You will recall that photo of President Obama, Hillary Clinton and various other voyeurs in the White House "situation room" watching the last moments of Osama bin Laden. It wasn't quite the same, in that no one actually got topped, but there was a similar gathering of Balearics politico voyeurs to watch the last moments of Artur Mas's political suicide attempt in Catalonia at the weekend. There, in their midst, was Jolly Joe Bauzà in a PP "situation room". Mission accomplished, they would have thought.
Would they have been right to have thought this? A combination of media slur and central government PP insinuations had undermined Mas. Which is what they would have hoped, though whether the accusations about Mas, kickbacks and Swiss bank accounts really had anything to do with the Catalonia election result is very debatable.
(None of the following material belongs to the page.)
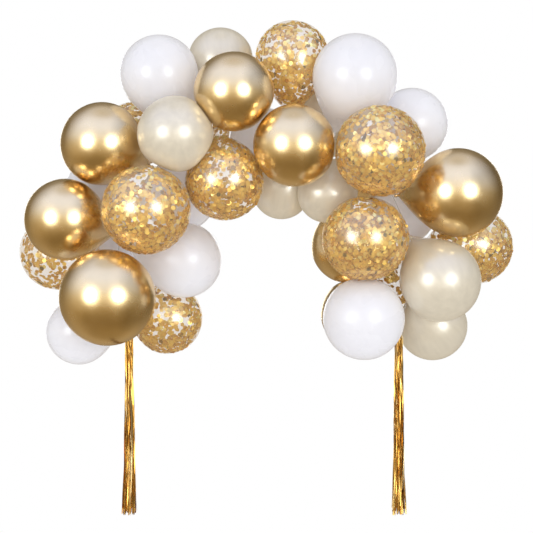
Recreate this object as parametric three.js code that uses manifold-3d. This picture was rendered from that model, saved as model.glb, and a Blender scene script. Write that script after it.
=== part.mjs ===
// Balloon garland: 38 latex balloons knotted on a perforated tape that is bent to
// a horseshoe arch, with a foil tassel hanging from each end of the tape.
// Millimetres and degrees, +Z up. The origin is the middle of the tape's outer face
// at the crown of the arch, and the front of the garland faces -Y.

import * as THREE from "three";
import { mergeVertices } from "three/addons/utils/BufferGeometryUtils.js";
import Module from "manifold-3d";

const wasm = await Module();
wasm.setup();

// The tape: its outer face follows a circle, as far as the reach on either side.
const ARCH_RADIUS = 440;
const ARCH_REACH = 114;
const TAPE_WIDTH = 16;
const TAPE_THICKNESS = 1.6;
const TAPE_FACETS = 31;

// The room left between two pieces that touch.
const GAP = 0.3;

// A balloon: its round body tapers to a neck, which ends in a knot on the tape.
const BALLOON_SIDES = 12;
const BODY_RINGS = 7;
const TAPER_REACH = 1.62;
const TAPER_SHARPNESS = 1.15;
const NECK_RADIUS = 4;
const KNOT_RADIUS = 6;
const KNOT_LENGTH = 8;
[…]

Bauzà rejoiced in good Thatcher-recapture-of-South-Georgia style. The Catalonian people have rejected independence, he rejoiced, failing entirely to appreciate that the Catalonian people hadn't rejected independence. What they had done was to suggest that they might quite like independence at some future date but that they didn't necessarily want Artur leading the charge.
No one foresaw what happened at the polling stations on Sunday. It had been forecast Mas's CiU wouldn't get an absolute majority but it had not been forecast that the CiU would lose seats. Or in quite the number that it did. Twelve fewer than it had before the election, Artur and the CiU are in a real pickle.
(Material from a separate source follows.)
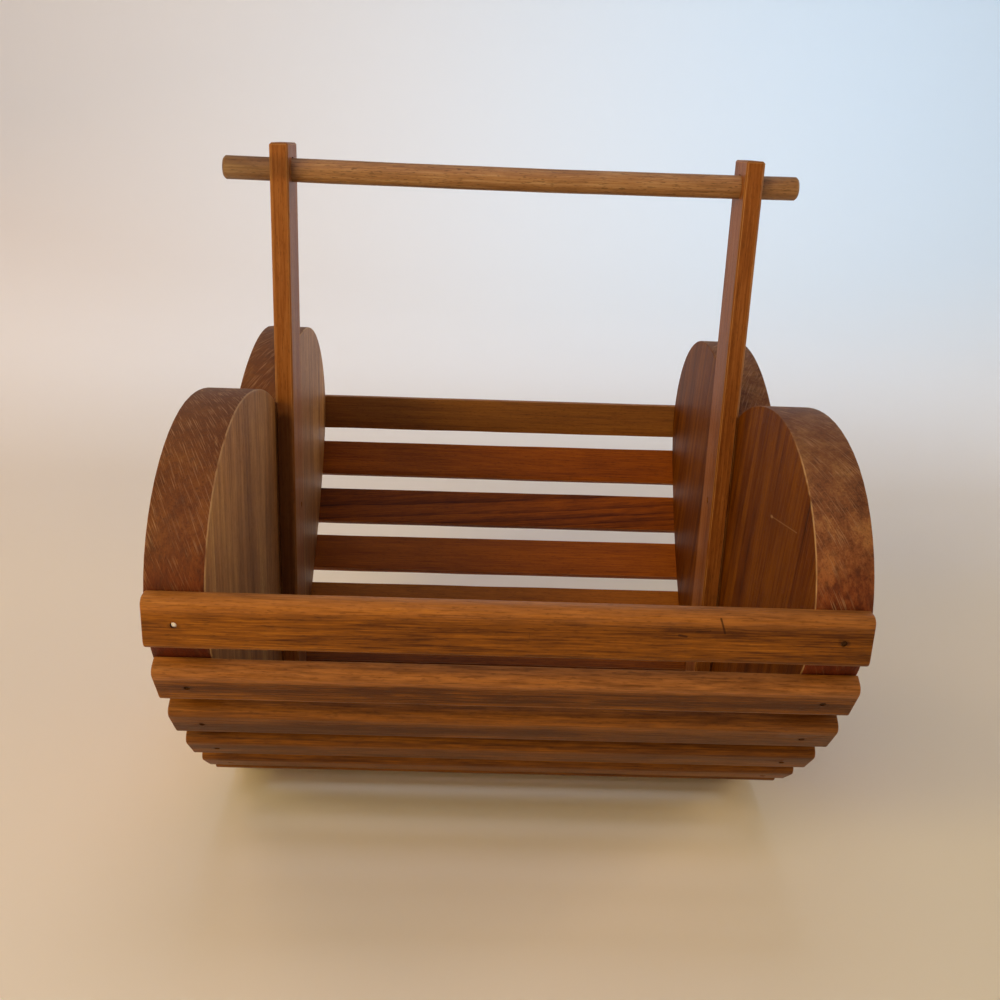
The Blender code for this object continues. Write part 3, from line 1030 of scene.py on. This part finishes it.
class BASKET_OT_slats(bpy.types.Operator):
    """Work the slats: ease their ends, let them wander and lay their grain lengthwise"""

    bl_idname = "basket.slats"
    bl_label = "Slats"

    def execute(self, context):
        scene = context.scene
        work = scene.basket_work
        looks = scene.basket_slat_looks

        # Thin sawn pine has long streaks that run off at its edges, and a low sheen
        wood = stained_wood("stained_pine_slat", looks, looks.specular, ACROSS, SLAT_NICKS)

        for index, node in enumerate(SLATS):
            shape = merged_copy(node)
            outward = -broad_normal(shape)
            across = outward.cross(ACROSS)
            centre = box_centre(node)
            ease(shape, square_slat_edges(shape, outward), work.slat_easing, 2)
            hold_flat(shape, outward, across, work.slat_easing)
            wander(shape, across, outward, work, index)
            trim_edges(shape, EDGE_TRIMS.get(node, (0, 0, 0, 0)), centre, across)
            trim_ends(shape, END_TRIMS.get(node, (0, 0)))
            seat_on_rim(shape, centre, outward, work.seat)
            close_round_nails(shape, node, outward, work.nail_gap)
            board = board_frame(node, index, ACROSS, across)
            nails = [f"{node}_nail_{side}" for side in SIDES]
            piece = finish_piece(shape, node, wood, board, nails=nails)
            painted_sheen_band = PAINTED_SHEEN.get(node, NO_PAINTED_SHEEN)
            layer_painted_sheen(piece.data, centre, across, GREYED.get(node, 0), *painted_sheen_band)
        return {"FINISHED"}


def square_slat_edges(shape, outward):
    """A slat's end edges and its two square edges on the inner face."""
    ends = max(abs(v.co.x) for v in shape.verts)
    inner = min(v.co.dot(outward) for v in shape.verts)
    chosen = []
    for edge in sharp_edges(shape, 60, 120):
        at_end = all(abs(v.co.x) > ends - LEVEL for v in edge.verts)
        at_inner = all(v.co.dot(outward) < inner + LEVEL for v in edge.verts)
        if at_end or (at_inner and edge.calc_length() > SLAT_ARRIS):
            chosen.append(edge)
    return chosen


def hold_flat(shape, outward, across, margin):
    """Cut two loops just inside the outer flat, so that it stays flat to the light."""
    top = max(v.co.dot(outward) for v in shape.verts)
    flat = [v.co.dot(across) for v in shape.verts if v.co.dot(outward) > top - LEVEL]
    for place in (min(flat) + margin, max(flat) - margin):
        slice_at(shape, across * place, across)


def wander(shape, across, outward, work, seed):
    """Cut loops along the piece and move them a little, most at its faces and edges."""
    ends = max(abs(v.co.x) for v in shape.verts)
    for station in range(1, work.stations):
        slice_at(shape, Vector((ends * (2 * station / work.stations - 1), 0, 0)), (1, 0, 0))
    middle = sum((v.co for v in shape.verts), Vector()) / len(shape.verts)
    for direction, row in ((across, 0), (outward, DIRECTION_ROWS)):
        offsets = [(v.co - middle).dot(direction) for v in shape.verts]
        reach = max(abs(offset) for offset in offsets)
        for vertex, offset in zip(shape.verts, offsets):
            side = math.copysign(1, offset)
            place = Vector((vertex.co.x / work.waver_length, seed * PIECE_ROWS + row, side))
            vertex.co += direction * noise.noise(place) * work.waver * abs(offset) / reach


def trim_ends(shape, trims):
    """Lengthen or shorten the two ends by a little."""
    low = min(v.co.x for v in shape.verts)
    high = max(v.co.x for v in shape.verts)
    reach = 0.002
    for vertex in shape.verts:
        if vertex.co.x < low + reach:
            vertex.co.x -= trims[0]
        elif vertex.co.x > high - reach:
            vertex.co.x += trims[1]


def trim_edges(shape, trims, centre, across):
    """Move a slat's upper and lower edges up by what they stand off at each end."""
    reach = max(abs(v.co.x) for v in shape.verts)
    upward = across if across.z > 0 else -across
    middle = centre.dot(upward)
    for vertex in shape.verts:
        right = (vertex.co.x / reach + 1) / 2
        first = 0 if vertex.co.dot(upward) > middle else 2
        move = trims[first] * (1 - right) + trims[first + 1] * right
        vertex.co += upward * move


def seat_on_rim(shape, centre, outward, depth):
    """Draw the inner face onto the panels' rims."""
    inner = centre.dot(outward)
    for vertex in shape.verts:
        if vertex.co.dot(outward) < inner:
            vertex.co -= outward * depth


def close_round_nails(shape, node, outward, gap):
    """Draw the wood in round each nail's head."""
    for side in SIDES:
        nail = [v.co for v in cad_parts[f"{node}_nail_{side}"].data.vertices]
        top = max(place.dot(outward) for place in nail)
        rim = [place for place in nail if place.dot(outward) > top - LEVEL]
        centre = sum(rim, Vector()) / len(rim)
        radius = max((place - centre).length for place in rim)
        for vertex in shape.verts:
            away = vertex.co - centre
            away -= outward * away.dot(outward)
            if radius + gap < away.length < radius + HOLE_MARGIN:
                vertex.co -= away * (1 - (radius + gap) / away.length)


class BASKET_OT_uprights(bpy.types.Operator):
    """Work the two uprights: soften their arrises and lay their grain upright"""

    bl_idname = "basket.uprights"
    bl_label = "Uprights"

    def execute(self, context):
        scene = context.scene
        looks = scene.basket_upright_looks

        # A planed pine strip has fine streaks up its length under a thin varnish
        wood = stained_wood("stained_pine_strip", looks, looks.specular, UP, UPRIGHT_MARKS_AND_SHADOW)

        for index, side in enumerate(SIDES):
            node = "upright_" + side
            shape = merged_copy(node)
            arrises = sharp_edges(shape, 30, 60)
            arrises = [edge for edge in arrises if edge.calc_length() > UPRIGHT_ARRIS]
            ease(shape, arrises, scene.basket_work.upright_easing, 2)
            nails = [f"{node}_nail_{level}" for level in ("upper", "lower")]
            between = (box_centre(nails[0]) + box_centre(nails[1])) / 2
            slice_at(shape, between, UP)
            outer = max(abs(v.co.x) for v in shape.verts)
            for vertex in shape.verts:
                if abs(vertex.co.x) > outer - LEVEL:
                    vertex.co.x += math.copysign(scene.basket_work.seat, vertex.co.x)
            board = board_frame(node, UPRIGHT_LOG + index, UP, BACK)
            finish_piece(shape, node, wood, board, "xyz", nails)
        return {"FINISHED"}


class BASKET_OT_dowel(bpy.types.Operator):
    """Work the dowel of the handle: soften its ends and lay its grain lengthwise"""

    bl_idname = "basket.dowel"
    bl_label = "Handle Dowel"

    def execute(self, context):
        scene = context.scene
        work = scene.basket_work
        looks = scene.basket_dowel_looks

        # Turned birch is paler, with short even fibres, and its varnish shines most
        wood = stained_wood("stained_birch_dowel", looks, looks.specular, ACROSS, DOWEL_STAINS)

        node = "handle_dowel"
        shape = merged_copy(node)
        ease(shape, sharp_edges(shape, 30, 60), work.upright_easing, 2)
        wander(shape, BACK, UP, work, DOWEL_LOG)
        reach = max(abs(v.co.x) for v in shape.verts)
        for vertex in shape.verts:
            vertex.co.z -= work.dowel_sag * math.cos(math.pi / 2 * vertex.co.x / reach)
        board = board_frame(node, DOWEL_LOG, ACROSS, BACK)
        finish_piece(shape, node, wood, board, "x")
        return {"FINISHED"}


class BASKET_OT_nails(bpy.types.Operator):
    """Dome the nail heads: one is still bright, the others are dull with stain"""

    bl_idname = "basket.nails"
    bl_label = "Nails"

    def execute(self, context):
        looks = context.scene.basket_nail_looks
        bright = wire_nail_steel("bright_wire_nail", looks.bright, looks.grime, 0.3, 0.2)
        dull = wire_nail_steel("stained_wire_nail", looks.dull, looks.grime, 0.5, 1)
        dome = context.scene.basket_work.nail_dome
        for node in sorted(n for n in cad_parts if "_nail_" in n or "brad" in n):
            shape = merged_copy(node)
            middle = box_centre(node)
            head = max(shape.faces, key=lambda f: (f.calc_center_median() - middle).length)
            for _ in range(HEAD_STEPS):
                bmesh.ops.inset_region(shape, faces=[head], thickness=dome * HEAD_INSET)
                rise = head.normal * dome / HEAD_STEPS
                bmesh.ops.translate(shape, verts=head.verts[:], vec=rise)
            board = Matrix.Translation(-middle)
            steel = bright if node == "slat_front_1_nail_left" else dull
            finish_piece(shape, node, steel, board)
        return {"FINISHED"}


# Stage


CAMERA_PLACE = (-0.01335, -0.44966, 0.27571)
CAMERA_TURN = (72.332, -2.168, -0.867)
CAMERA_SHIFT = (-0.0023, -0.0233)
SKY_COLOUR = "#fff3fa"
SKY_STRENGTH = 0.055

# Clouds to the metre in the floor's paint and how far they carry its painted light, then
# shares of the far edge: where the near painted light has changed on the right, and where
# the paler middle band of painted light has ended and starts to fade
FLOOR_CLOUDS = (3, 3, 3)
CLOUD_REACH = 0.1
RIGHT_REACH = 0.25
MIDDLE_END = 1.4
MIDDLE_FADE = 0.8

# Steps of the sweep and of the floor's turn, and how far it lies under the basket
SWEEP_STEPS = 16
FLOOR_TURNS = 96
FLOOR_DROP = 0.0002

# Name, place, what it looks at, width in metres, watts and colour
LIGHTS = (
    ("warm_lamp", (-0.9, -0.8, 0.8), (0, 0, 0.05), 0.5, 4.8, "#ffdb7e"),
    ("warm_front", (-0.6, -1.1, 0.55), (0, 0, 0.05), 0.5, 3.4, "#ffd285"),
    ("side_glow", (1.3, 0.25, 0.5), (0, 0, 0.1), 0.6, 5.9, "#ffd9a6"),
    ("left_glow", (-0.9, 0.7, 0.9), (0, 0, 0.1), 0.7, 2.6, "#ffcf96"),
    ("fill_left", (-0.4, -0.9, 1.2), (0, 0, 0.1), 0.6, 1.5, "#fff4eb"),
    ("fill_front", (0, -0.9, 1.3), (0, 0, 0.1), 0.6, 1.2, "#eccfff"),
    ("ceiling", (0, 0.1, 1.6), (0, 0, 0.1), 0.8, 2.6, "#eff3ff"),
    ("back_wash", (0.2, 0.75, 1.3), (0.2, 2.3, 0.88), 1, 15.3, "#f1f9ff"),
)


class BASKET_OT_stage(bpy.types.Operator):
    """Lay the pale floor with its sweep, and set the lights and the camera"""

    bl_idname = "basket.stage"
    bl_label = "Floor, Lights and Camera"

    def execute(self, context):
        stage = context.scene.basket_stage
        make_floor(stage)
        for name, place, target, width, watts, hex_colour in LIGHTS:
            lamp = bpy.data.lights.new(name, "AREA")
            lamp.shape = "DISK"
            lamp.size = width
            lamp.energy = watts
            lamp.color = linear(hex_colour)[:3]
            holder = bpy.data.objects.new(name, lamp)
            holder.location = place
            aim = Vector(target) - Vector(place)
            holder.rotation_euler = aim.to_track_quat("-Z", "Y").to_euler()
            holder.visible_camera = False
            context.scene.collection.objects.link(holder)
        make_sky(context.scene)
        make_camera(context.scene, stage)
        return {"FINISHED"}


def make_floor(stage):
    """A round floor that sweeps up into a wall, turned from one profile."""
    points = [(0, 0), (stage.floor_radius, 0)]
    for step in range(1, SWEEP_STEPS + 1):
        angle = math.pi / 2 * step / SWEEP_STEPS
        out = stage.floor_radius + stage.sweep_radius * math.sin(angle)
        points.append((out, stage.sweep_radius * (1 - math.cos(angle))))
    points.append((points[-1][0], stage.wall_height))
    shape = bmesh.new()
    chain = [shape.verts.new((x, 0, z - FLOOR_DROP)) for x, z in points]
    edges = [shape.edges.new(pair) for pair in zip(chain, chain[1:])]
    bmesh.ops.spin(
        shape,
        geom=chain + edges,
        axis=(0, 0, 1),
        cent=(0, 0, 0),
        angle=math.tau,
        steps=FLOOR_TURNS,
        use_merge=True,
    )
    bmesh.ops.remove_doubles(shape, verts=shape.verts[:], dist=MERGE)
    bmesh.ops.recalc_face_normals(shape, faces=shape.faces[:])
    mesh = bpy.data.meshes.new("floor")
    shape.to_mesh(mesh)
    shape.free()
    mesh.shade_smooth()
    mesh.materials.append(floor_with_painted_light("matt_floor_with_painted_light", stage))
    floor = bpy.data.objects.new("floor", mesh)
    bpy.context.scene.collection.objects.link(floor)


def make_sky(scene):
    world = bpy.data.worlds.new("soft_room")
    world.use_nodes = True
    background = world.node_tree.nodes["Background"]
    fill(world.node_tree, background, {"Color": linear(SKY_COLOUR), "Strength": SKY_STRENGTH})
    scene.world = world


def make_camera(scene, stage):
    camera = bpy.data.cameras.new("camera")
    camera.lens = stage.lens
    camera.shift_x, camera.shift_y = CAMERA_SHIFT
    camera.clip_start = 0.01
    holder = bpy.data.objects.new("camera", camera)
    holder.location = CAMERA_PLACE
    holder.rotation_euler = [math.radians(a) for a in CAMERA_TURN]
    scene.collection.objects.link(holder)
    scene.camera = holder
    scene.view_settings.view_transform = "Standard"


# Add-on


OPERATORS = (
    BASKET_OT_panels,
    BASKET_OT_slats,
    BASKET_OT_uprights,
    BASKET_OT_dowel,
    BASKET_OT_nails,
    BASKET_OT_stage,
)


class BASKET_PT_sidebar(bpy.types.Panel):
    """Lists the pieces and their settings"""

    bl_idname = "BASKET_PT_sidebar"
    bl_label = "Slatted Heart Basket"
    bl_space_type = "VIEW_3D"
    bl_region_type = "UI"
    bl_category = "Basket"

    def draw(self, context):
        for operator in OPERATORS:
            self.layout.operator(operator.bl_idname)
        for name in SETTINGS:
            group = getattr(context.scene, name)
            box = self.layout.box()
            for key in group.bl_rna.properties.keys():
                if key not in ("rna_type", "name"):
                    box.prop(group, key)


def register():
    for group in SETTINGS.values():
        bpy.utils.register_class(group)
    for name, group in SETTINGS.items():
        setattr(bpy.types.Scene, name, bpy.props.PointerProperty(type=group))
    for operator in OPERATORS:
        bpy.utils.register_class(operator)
    bpy.utils.register_class(BASKET_PT_sidebar)


def unregister():
    bpy.utils.unregister_class(BASKET_PT_sidebar)
    for operator in reversed(OPERATORS):
        bpy.utils.unregister_class(operator)
    for name, group in reversed(SETTINGS.items()):
        delattr(bpy.types.Scene, name)
        bpy.utils.unregister_class(group)


def main():
    register()
    bpy.ops.basket.panels()
    bpy.ops.basket.slats()
    bpy.ops.basket.uprights()
    bpy.ops.basket.dowel()
    bpy.ops.basket.nails()
    bpy.ops.basket.stage()


if __name__ == "__main__":
    main()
Mas has said that he will not resign but he should resign. He made a colossal error of judgement. He took the huge pro-independence rally in Barcelona in September as the indication that he could call an election and get a ringing endorsement from all this pro-independence sentiment that would enable him to set the independence ball rolling. His error was in believing that this pro-independence sentiment wanted him to be the ball roller.
What was being overlooked in the run-up to the Catalonia election was the fact that it was an election, not a vote on independence. Granted, independence and a mandate to press for it were the reasons for calling the election, but elections are rarely only concerned with one issue. Artur knew full well that his austerity measures, ones which, in conditions of normal political harmony, would have Mariano Rajoy voicing support for the Catalonians, were not playing terribly well with the Catalan citizenship. The independence gambit was, therefore, his way of seeking to regain popular support. Or so he must have thought. This was his error, however. He, too, forgot that elections are about more than one issue. Or that elections are often about one other issue - it's the economy, stupid. The CiU took an unexpected beating at the polls which should in fact have been expected. Mas committed suicide because he overlooked the small matters of the economy and his austerity measures.
Now he finds himself having to form a coalition with very unlikely bedfellows. There are two main options - the ERC (the Catalan Republican Left) or the PSC (the Catalonian version of the PSOE socialists). The ERC are fervent independentists. The PSC aren't. Like PSOE nationally, they don't approve of separatism. For the right-leaning, conservative Catholic CiU neither option is particularly attractive. Where the economy is concerned, the PSC would probably make greater sense as a coalition partner, but if this is the option Mas were to follow, the independence issue would be dead and buried (for now), thus provoking the obvious question as to why Mas ever bothered raising it.
But the independence issue will not go away. Bauzà is completely wrong in his analysis because not only have the ERC gained significantly, a party that had never previously had parliamentary representation, the anti-capitalist CUP, now has three seats. Mas may have been right about the sentiment for independence, but he most certainly hadn't bargained on the electorate actually voting for parties for whom independence is pretty much their only reason for being.
The belief is that Mas will press ahead towards a referendum with the ERC by his side. If anything, the election will cause a greater entrenching of views. There was just a possibility that Rajoy might have responded by revisiting the Catalonian request for tax-raising powers (the rejection of which kicked off the momentum towards independence), but one feels that this is now impossible. While pro-Spanish unity politicians like the Balearics president might think that mission was accomplished on Sunday, he is very wrong. It was a botched job and one that has made the situation potentially more volatile than it was.